You could always try getting a new cable, one that connects from the power block to the laptop, just could be faulty, probably only thing possible is to go though everything one by one, to see if anything happens / resolves the issue.

Sorry I can't be any more help man.

Also, I can't see how it can be a clock frequency problem, you say your Laptop is fine when not using the charger?

EDIT:
On that note, onboard PSU can't be a problem surely? If so it would happen when the computer is using it's own source... I seem to come down to cable / convertor issue.

Epsilon
12 May 2011, 06:10am
The only thing I can think of is a power surge, but that would be a once off. Maybe the plug socked your using is faulty? Could also be too much power going into the laptop, could say why your fans are spacking out, the power supply might not know what to do with the higher voltage.

But, if you were getting too power, your PSU would blow... I don't know really, just brain storming I suppose. Try getting a different charger kit? Could be faulty.

It sounds like it could be a case of too much power but as you said the PSU would be seriously messed up unless for some reason the BSOD is sort of a saving saving grace and isn't allowing the PSU to overheat/blow up (plausible but not necassarily the case)

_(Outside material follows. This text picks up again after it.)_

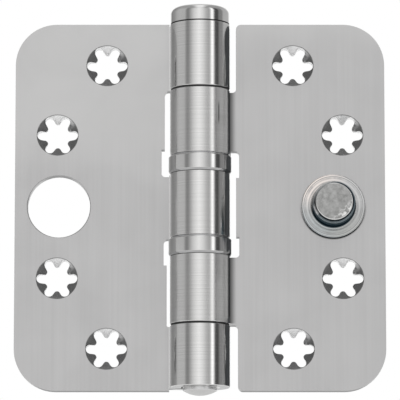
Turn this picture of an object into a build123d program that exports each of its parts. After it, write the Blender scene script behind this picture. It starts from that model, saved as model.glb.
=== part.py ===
from build123d import *
import os
from math import acos, asin, cos, degrees, radians, sin

# Washered butt hinge, lying open and flat, in millimetres.
# The origin is on the pin axis at half the height of the leaves.
# +Z runs up the pin, +X towards the leaf with the security stud,
# and the countersunk front faces look towards -Y.

# Leaves: flat sheet with rolled knuckles
leaf_height = 89.0
open_width = 89.0
sheet = 3.0
leaf_corner = 10.0
inner_corner = 1.2
notch_corner = 0.9
set_back = 2.1
bend_inner = 3.0
seam_gap = 0.25
knuckle_edge = 0.15

# Pin and its running fit
pin_radius = 4.1
running_gap = 0.08
head_radius = 7.05
head_height = 4.1
head_edge = 1.6
tip_straight = 0.7
tip_dome = 1.2
bore_mouth = 0.55

# Stack along the pin: the outer knuckles fill what the others leave of the height
top_margin = 0.55
bottom_margin = 0.55
middle_knuckle_top = 7.55
middle_knuckle = 15.55
upper_stud_knuckle = 15.8
lower_stud_knuckle = 16.35
washer_thickness = 0.4
bearing_height = 4.4
washer_recess = 0.2

# Cut-outs beside the knuckles of the other leaf, from the pin axis
stud_leaf_top_notch = 8.7
stud_leaf_middle_notch = 8.7
stud_leaf_bottom_notch = 9.1
hole_leaf_upper_notch = 8.5
hole_leaf_lower_notch = 8.0
ring_step = 0.75
hole_leaf_ring_margin = 1.9
stud_leaf_ring_margin = 0.6
stud_leaf_relief = 1.5
hole_leaf_relief = 0.4
root_gap = 0.2

# Thrust ball bearings
shroud_radius = 7.55
shroud_wall = 0.5
shroud_edge = 0.3
shroud_gap = 0.25
race_play = 0.1
ball_radius = 1.0
ball_play = 0.06
ball_count = 8
race_face_gap = 1.6
cage_thickness = 0.8
cage_margin = 0.1
cage_hole_play = 0.08

# Star-shaped countersunk screw holes: distances from the side edge and from the near end
star_edges = [(22.1, 10.1), (10.2, 27.1)]
star_reach = 4.9
star_slot_width = 2.15
star_root_fillet = 0.7
star_throat = 2.9
countersink_radius = 5.0

# Security stud and the hole that takes it, both placed from the side edge of their leaf
stud_edge_distance = 12.5
hole_edge_distance = 10.6
stud_hole_radius = 7.5
stud_hole_edge = 0.2
shank_radius = 4.0
rivet_depth = 1.0
flange_radius = 7.65
flange_height = 1.2
flange_edge = 0.25
stud_cove = 0.65
stud_radius = 5.1
stud_height = 8.4
stud_taper_height = 1.9
stud_taper = 0.6
stud_edge = 0.4

bore_radius = pin_radius + running_gap
knuckle_radius = bore_radius + sheet
tab_root = knuckle_radius + root_gap
leaf_front = set_back
leaf_back = set_back + sheet
half_height = leaf_height / 2
half_width = open_width / 2
stack_top = half_height - top_margin
stack_bottom = bottom_margin - half_height
stud_offset = half_width - stud_edge_distance
stud_hole_offset = half_width - hole_edge_distance


def knuckle_spans():
    """Top and bottom of the five knuckles, from the top down."""
    middle_bottom = middle_knuckle_top - middle_knuckle
    upper_bottom = middle_knuckle_top + bearing_height
    upper_top = upper_bottom + upper_stud_knuckle
    lower_top = middle_bottom - bearing_height
    lower_bottom = lower_top - lower_stud_knuckle
    return [
        (stack_top, upper_top + washer_thickness),
        (upper_top, upper_bottom),
        (middle_knuckle_top, middle_bottom),
        (lower_top, lower_bottom),
        (lower_bottom - washer_thickness, stack_bottom),
    ]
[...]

Just brainstorming here as well

But I think tweezy beat me to it...I seriously think it is a bad adapter

Daze
12 May 2011, 07:09am
Just because the cable may be faulty doesn't mean it will fully stop working. I had a HP server the other day that had all green lights on the front for all components yet the motherboard was dead.

Epsilon
12 May 2011, 07:45am
Just because the cable may be faulty doesn't mean it will fully stop working. I had a HP server the other day that had all green lights on the front for all components yet the motherboard was dead.

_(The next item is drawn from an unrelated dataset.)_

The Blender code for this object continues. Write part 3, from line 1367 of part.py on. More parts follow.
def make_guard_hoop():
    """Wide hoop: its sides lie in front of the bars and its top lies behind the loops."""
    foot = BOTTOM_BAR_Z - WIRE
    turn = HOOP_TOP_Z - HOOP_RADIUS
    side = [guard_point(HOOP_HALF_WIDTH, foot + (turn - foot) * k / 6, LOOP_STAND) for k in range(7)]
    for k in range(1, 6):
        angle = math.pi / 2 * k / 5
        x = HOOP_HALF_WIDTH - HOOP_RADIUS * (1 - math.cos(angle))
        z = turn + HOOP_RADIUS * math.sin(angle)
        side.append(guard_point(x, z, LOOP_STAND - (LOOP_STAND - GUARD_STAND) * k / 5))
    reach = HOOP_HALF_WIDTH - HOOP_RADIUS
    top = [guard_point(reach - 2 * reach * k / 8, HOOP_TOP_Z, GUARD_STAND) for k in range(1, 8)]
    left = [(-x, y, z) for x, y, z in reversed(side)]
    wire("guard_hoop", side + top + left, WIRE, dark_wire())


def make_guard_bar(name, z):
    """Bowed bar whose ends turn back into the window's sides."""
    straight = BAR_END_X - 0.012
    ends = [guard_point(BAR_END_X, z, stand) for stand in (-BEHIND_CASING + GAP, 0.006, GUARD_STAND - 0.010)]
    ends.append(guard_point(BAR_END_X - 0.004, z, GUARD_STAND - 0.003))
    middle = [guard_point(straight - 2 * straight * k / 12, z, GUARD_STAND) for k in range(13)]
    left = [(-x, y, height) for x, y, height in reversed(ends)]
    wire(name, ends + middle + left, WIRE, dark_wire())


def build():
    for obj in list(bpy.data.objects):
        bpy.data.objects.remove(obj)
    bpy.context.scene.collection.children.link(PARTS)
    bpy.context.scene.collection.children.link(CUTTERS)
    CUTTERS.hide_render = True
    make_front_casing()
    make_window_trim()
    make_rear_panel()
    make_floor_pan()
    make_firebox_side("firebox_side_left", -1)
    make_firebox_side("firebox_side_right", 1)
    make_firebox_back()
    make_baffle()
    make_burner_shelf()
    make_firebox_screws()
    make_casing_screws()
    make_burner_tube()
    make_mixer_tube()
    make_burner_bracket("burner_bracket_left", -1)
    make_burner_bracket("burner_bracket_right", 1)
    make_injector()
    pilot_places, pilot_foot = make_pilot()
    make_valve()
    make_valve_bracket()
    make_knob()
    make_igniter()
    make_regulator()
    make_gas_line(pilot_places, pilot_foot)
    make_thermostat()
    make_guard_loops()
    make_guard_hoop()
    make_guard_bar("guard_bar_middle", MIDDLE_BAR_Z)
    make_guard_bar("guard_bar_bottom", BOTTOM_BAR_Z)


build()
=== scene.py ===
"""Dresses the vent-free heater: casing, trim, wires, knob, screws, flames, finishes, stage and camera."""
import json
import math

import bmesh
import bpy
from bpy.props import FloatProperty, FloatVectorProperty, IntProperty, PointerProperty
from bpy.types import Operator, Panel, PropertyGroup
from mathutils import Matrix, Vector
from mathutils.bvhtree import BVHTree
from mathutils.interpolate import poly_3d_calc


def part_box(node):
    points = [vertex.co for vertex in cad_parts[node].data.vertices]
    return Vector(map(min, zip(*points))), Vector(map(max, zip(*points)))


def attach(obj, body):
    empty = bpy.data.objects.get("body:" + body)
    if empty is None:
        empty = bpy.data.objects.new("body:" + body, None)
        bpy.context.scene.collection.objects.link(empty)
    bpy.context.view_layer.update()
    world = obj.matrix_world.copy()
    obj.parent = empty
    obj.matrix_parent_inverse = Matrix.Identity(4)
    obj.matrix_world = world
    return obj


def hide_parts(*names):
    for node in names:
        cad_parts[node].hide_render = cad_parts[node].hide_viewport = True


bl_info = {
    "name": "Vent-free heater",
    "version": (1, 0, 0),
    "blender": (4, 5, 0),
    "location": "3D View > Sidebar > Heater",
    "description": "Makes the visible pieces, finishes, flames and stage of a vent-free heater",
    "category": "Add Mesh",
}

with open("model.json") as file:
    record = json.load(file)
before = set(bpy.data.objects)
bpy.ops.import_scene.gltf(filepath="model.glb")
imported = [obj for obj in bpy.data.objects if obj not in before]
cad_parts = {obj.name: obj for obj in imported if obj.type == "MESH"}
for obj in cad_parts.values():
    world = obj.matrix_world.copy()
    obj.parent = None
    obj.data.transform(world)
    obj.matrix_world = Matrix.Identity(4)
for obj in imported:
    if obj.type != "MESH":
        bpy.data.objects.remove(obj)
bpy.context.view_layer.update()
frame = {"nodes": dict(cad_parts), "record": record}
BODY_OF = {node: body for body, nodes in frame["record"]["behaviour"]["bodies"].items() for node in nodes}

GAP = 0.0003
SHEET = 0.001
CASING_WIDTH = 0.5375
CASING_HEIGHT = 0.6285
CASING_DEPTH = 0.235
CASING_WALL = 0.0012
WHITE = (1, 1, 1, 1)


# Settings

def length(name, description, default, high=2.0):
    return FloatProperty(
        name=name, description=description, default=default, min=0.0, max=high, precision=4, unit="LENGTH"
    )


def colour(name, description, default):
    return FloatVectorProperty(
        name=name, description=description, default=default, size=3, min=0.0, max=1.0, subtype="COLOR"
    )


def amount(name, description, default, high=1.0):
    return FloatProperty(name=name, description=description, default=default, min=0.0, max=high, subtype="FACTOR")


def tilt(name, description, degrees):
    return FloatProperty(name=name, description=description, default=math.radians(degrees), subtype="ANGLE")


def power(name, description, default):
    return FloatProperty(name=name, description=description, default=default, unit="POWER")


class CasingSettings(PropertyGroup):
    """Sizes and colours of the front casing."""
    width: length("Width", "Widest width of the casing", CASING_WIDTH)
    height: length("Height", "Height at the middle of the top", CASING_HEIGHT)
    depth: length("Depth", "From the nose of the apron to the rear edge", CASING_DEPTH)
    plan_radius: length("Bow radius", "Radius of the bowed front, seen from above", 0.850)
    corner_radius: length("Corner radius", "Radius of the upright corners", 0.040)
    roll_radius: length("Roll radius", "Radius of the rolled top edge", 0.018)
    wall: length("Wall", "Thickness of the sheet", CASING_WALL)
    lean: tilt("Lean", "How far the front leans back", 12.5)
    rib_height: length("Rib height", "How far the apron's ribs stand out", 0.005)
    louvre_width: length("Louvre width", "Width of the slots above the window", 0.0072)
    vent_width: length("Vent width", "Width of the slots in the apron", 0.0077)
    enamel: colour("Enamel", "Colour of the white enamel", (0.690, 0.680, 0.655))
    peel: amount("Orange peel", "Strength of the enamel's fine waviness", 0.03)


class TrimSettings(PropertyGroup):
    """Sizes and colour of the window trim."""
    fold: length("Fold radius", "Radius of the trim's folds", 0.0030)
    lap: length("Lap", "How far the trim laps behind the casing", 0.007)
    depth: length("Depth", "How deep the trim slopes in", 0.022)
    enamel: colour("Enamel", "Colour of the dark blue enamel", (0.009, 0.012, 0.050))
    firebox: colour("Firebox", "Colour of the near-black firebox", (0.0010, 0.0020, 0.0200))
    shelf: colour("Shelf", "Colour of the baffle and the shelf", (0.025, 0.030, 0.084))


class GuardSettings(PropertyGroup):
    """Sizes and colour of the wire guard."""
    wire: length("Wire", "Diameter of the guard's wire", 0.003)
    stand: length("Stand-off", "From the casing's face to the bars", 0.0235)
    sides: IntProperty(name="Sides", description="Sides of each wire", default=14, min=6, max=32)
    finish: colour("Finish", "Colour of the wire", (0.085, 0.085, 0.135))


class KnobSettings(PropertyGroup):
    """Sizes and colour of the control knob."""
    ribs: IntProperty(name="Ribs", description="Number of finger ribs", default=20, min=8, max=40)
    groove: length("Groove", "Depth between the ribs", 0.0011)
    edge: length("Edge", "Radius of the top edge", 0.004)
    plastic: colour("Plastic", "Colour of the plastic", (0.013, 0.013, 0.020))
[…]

Hmm I didn't even bother to consider it may be the mobo,
But that wouldn't explain that fact that it works fine unplugged
Would it?

Dark Torcher
12 May 2011, 12:15pm
How about this? Since you mention that your laptop charges fine while its off, but crashes if you try to charge the laptop while it's on, this could be a problem linked to a component that only runs while the laptop is on. Have you installed or removed any programs lately? This may have affected some software driver that interfaces with the charging mechanism and maybe could have lead to a polling issue which causes a crash within a few minutes.

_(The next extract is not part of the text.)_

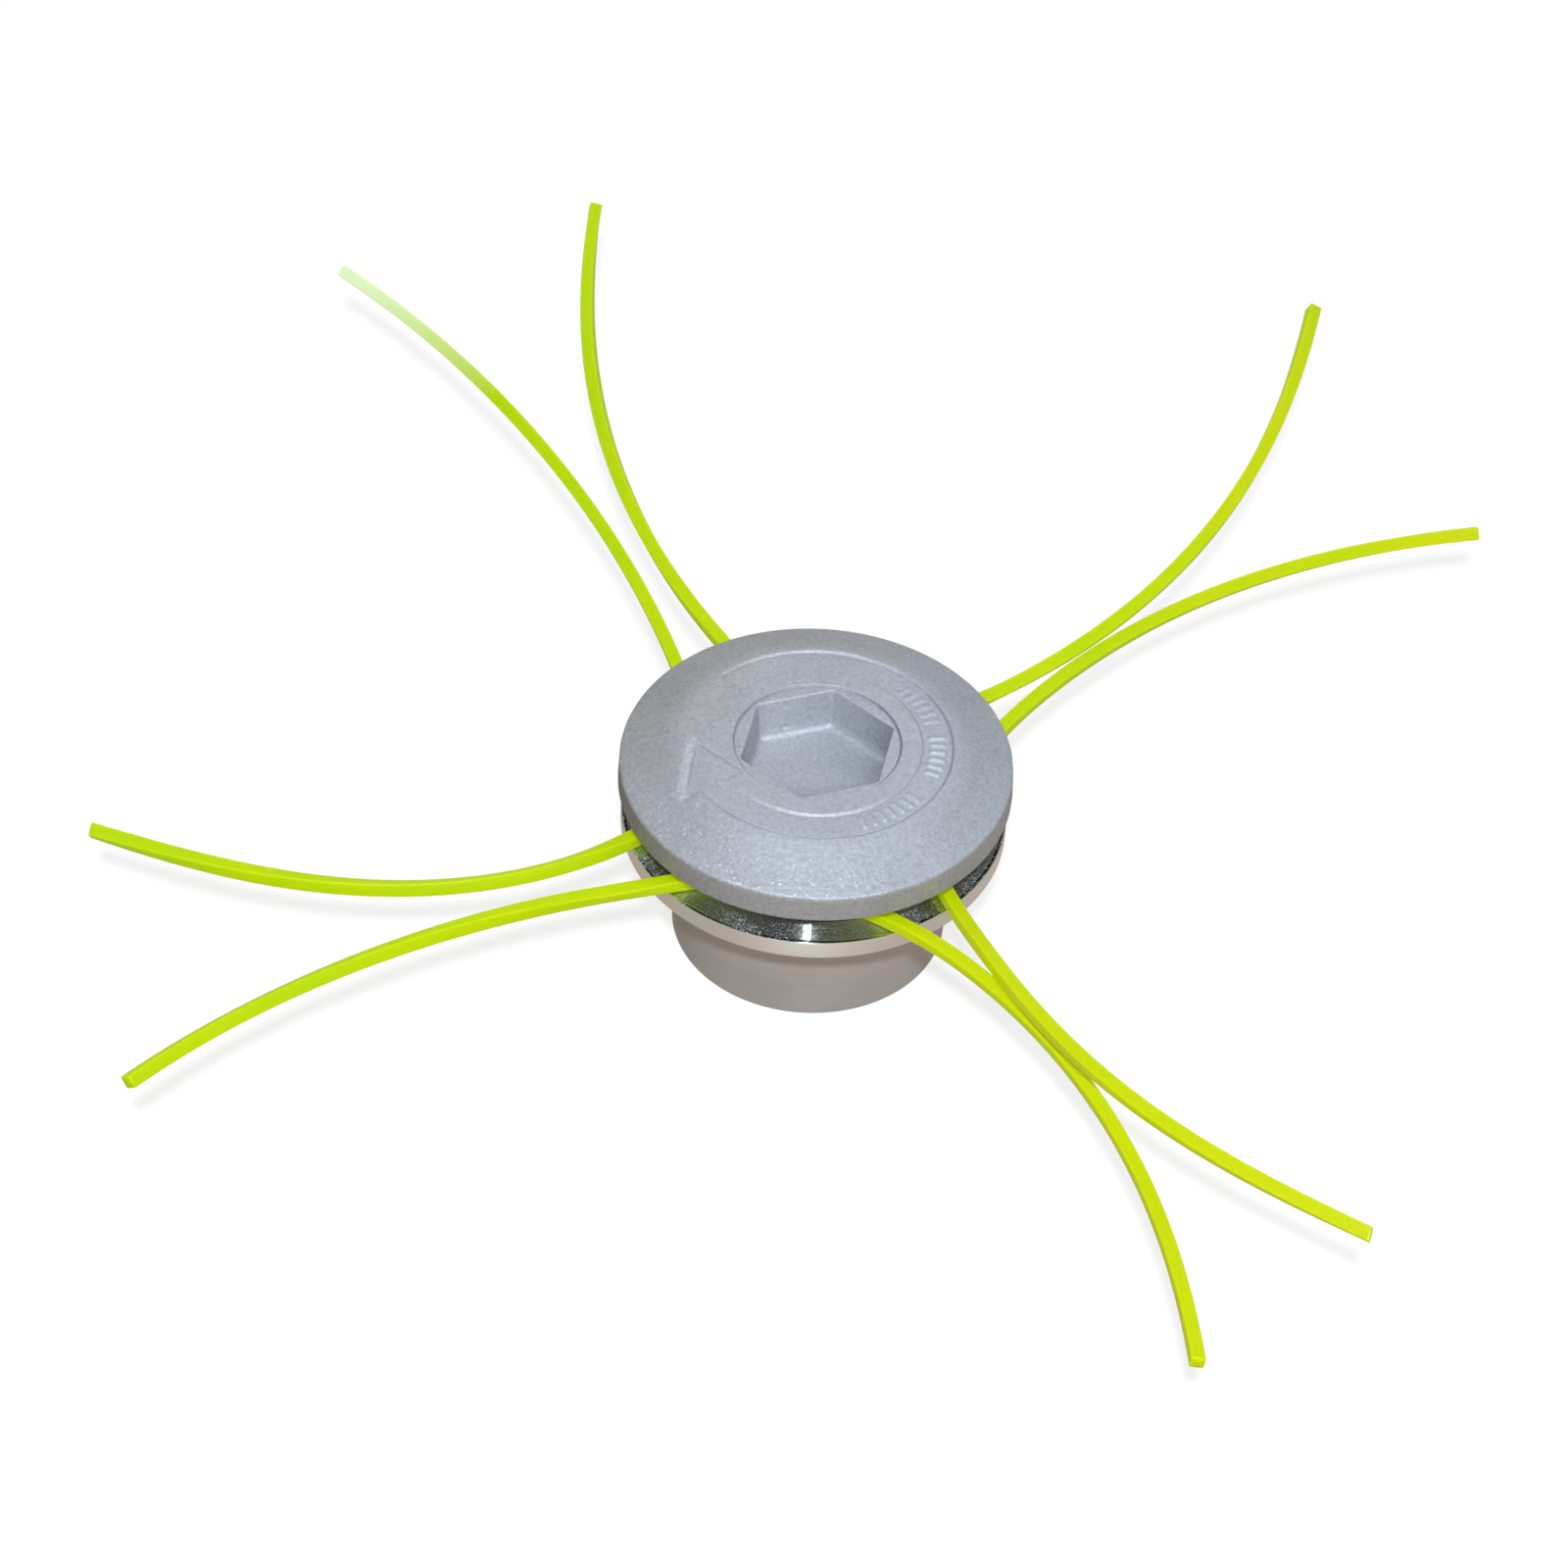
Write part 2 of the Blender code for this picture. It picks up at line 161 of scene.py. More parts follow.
# ------------------------------------------------------------- node helpers
class Nodes:
    """Short way to add linked shader nodes."""

    def __init__(self, name):
        self.mat = bpy.data.materials.new(name)
        self.mat.use_nodes = True
        self.tree = self.mat.node_tree
        self.bsdf = self.tree.nodes["Principled BSDF"]
        self.coord = self.add("ShaderNodeTexCoord").outputs["Object"]

    def add(self, kind, **values):
        node = self.tree.nodes.new(kind)
        for k, v in values.items():
            setattr(node, k, v)
        return node

    def put(self, node, **inputs):
        for name, value in inputs.items():
            socket = node.inputs[name.replace("_", " ")]
            if hasattr(value, "links") or hasattr(value, "is_output"):
                self.tree.links.new(value, socket)
            else:
                socket.default_value = value
        return node

    def link(self, a, b):
        self.tree.links.new(a, b)

    def set(self, **inputs):
        self.put(self.bsdf, **inputs)

    def noise(self, scale, detail=2.0, rough=0.5, vector=None, dims="3D"):
        node = self.add("ShaderNodeTexNoise", noise_dimensions=dims)
        self.put(node, Scale=scale, Detail=detail, Roughness=rough)
        self.link(vector or self.coord, node.inputs["Vector"])
        return node.outputs["Fac"]

    def voronoi(self, scale, feature="F1", output="Distance", vector=None):
        node = self.add("ShaderNodeTexVoronoi", feature=feature)
        self.put(node, Scale=scale)
        self.link(vector or self.coord, node.inputs["Vector"])
        return node.outputs[output]

    def math(self, op, a, b=0.0, c=0.0, clamp=False):
        node = self.add("ShaderNodeMath", operation=op, use_clamp=clamp)
        for socket, value in zip(node.inputs, (a, b, c)):
            if isinstance(value, (int, float)):
                socket.default_value = value
            else:
                self.link(value, socket)
        return node.outputs[0]

    def ramp(self, fac, *stops, smooth=False):
        node = self.add("ShaderNodeValToRGB")
        if smooth:
            node.color_ramp.interpolation = "EASE"
        points = node.color_ramp.elements
        while len(points) < len(stops):
            points.new(0.5)
        for point, (pos, value) in zip(points, stops):
            point.position = pos
            if isinstance(value, (int, float)):
                value = (value, value, value)
            point.color = (*value, 1.0)
        self.link(fac, node.inputs["Fac"])
        return node.outputs["Color"]

    def map(self, value, a, b, c, d):
        node = self.add("ShaderNodeMapRange")
        node.inputs["From Min"].default_value = a
        node.inputs["From Max"].default_value = b
        node.inputs["To Min"].default_value = c
        node.inputs["To Max"].default_value = d
        self.link(value, node.inputs["Value"])
        return node.outputs["Result"]

    def mix(self, fac, a, b, blend="MIX"):
        node = self.add("ShaderNodeMix", data_type="RGBA", blend_type=blend)
        for socket, value in zip(
                (node.inputs[0], node.inputs[6], node.inputs[7]),
                (fac, a, b)):
            if isinstance(value, (int, float)):
                socket.default_value = value
            elif isinstance(value, tuple):
                socket.default_value = (*value, 1.0)
            else:
                self.link(value, socket)
        return node.outputs[2]

    def bump(self, height, strength, distance, normal=None):
        node = self.add("ShaderNodeBump")
        self.put(node, Strength=strength, Distance=distance)
        self.link(height, node.inputs["Height"])
        if normal is not None:
            self.link(normal, node.inputs["Normal"])
        return node.outputs["Normal"]

    def xyz(self):
        node = self.add("ShaderNodeSeparateXYZ")
        self.link(self.coord, node.inputs[0])
        return node.outputs

    def combine(self, x, y, z):
        node = self.add("ShaderNodeCombineXYZ")
        for socket, value in zip(node.inputs, (x, y, z)):
            if isinstance(value, (int, float)):
                socket.default_value = value
            else:
                self.link(value, socket)
        return node.outputs[0]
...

But before reading all of that, I'd like to know whether or not your laptop works fine if you used another operating system, such as Ubuntu LiveCD. If your laptop works find with another OS, then we can reason it has to be a specific issue linked to the OS installed on your laptop.

Shadowex3
13 May 2011, 12:57am
Aren't laptop's PSUs that giant brick on the AC cable? I think the two most likely hardware sources would be an issue with the PSU or an issue with something inside that regulates power from AC. That you charge fine when off and run fine on battery is a very good sign because it means the battery isn't going to... yknow... explode or something like Lions like to do. Try a new AC cable, if its not that you know it has to be something with the guts that's pretty serious.

Epsilon
13 May 2011, 08:21am
Aren't laptop's PSUs that giant brick on the AC cable? I think the two most likely hardware sources would be an issue with the PSU or an issue with something inside that regulates power from AC. That you charge fine when off and run fine on battery is a very good sign because it means the battery isn't going to... yknow... explode or something like Lions like to do. Try a new AC cable, if its not that you know it has to be something with the guts that's pretty serious.

I thought the brick on the power adapter was a converter I might be wrong though

Tweezy
13 May 2011, 09:12am
Aren't laptop's PSUs that giant brick on the AC cable? I think the two most likely hardware sources would be an issue with the PSU or an issue with something inside that regulates power from AC. That you charge fine when off and run fine on battery is a very good sign because it means the battery isn't going to... yknow... explode or something like Lions like to do. Try a new AC cable, if its not that you know it has to be something with the guts that's pretty serious.


From the battery it will still need some sort of converted/flow regulator thing. I don't really know anything about laptops but it makes sense.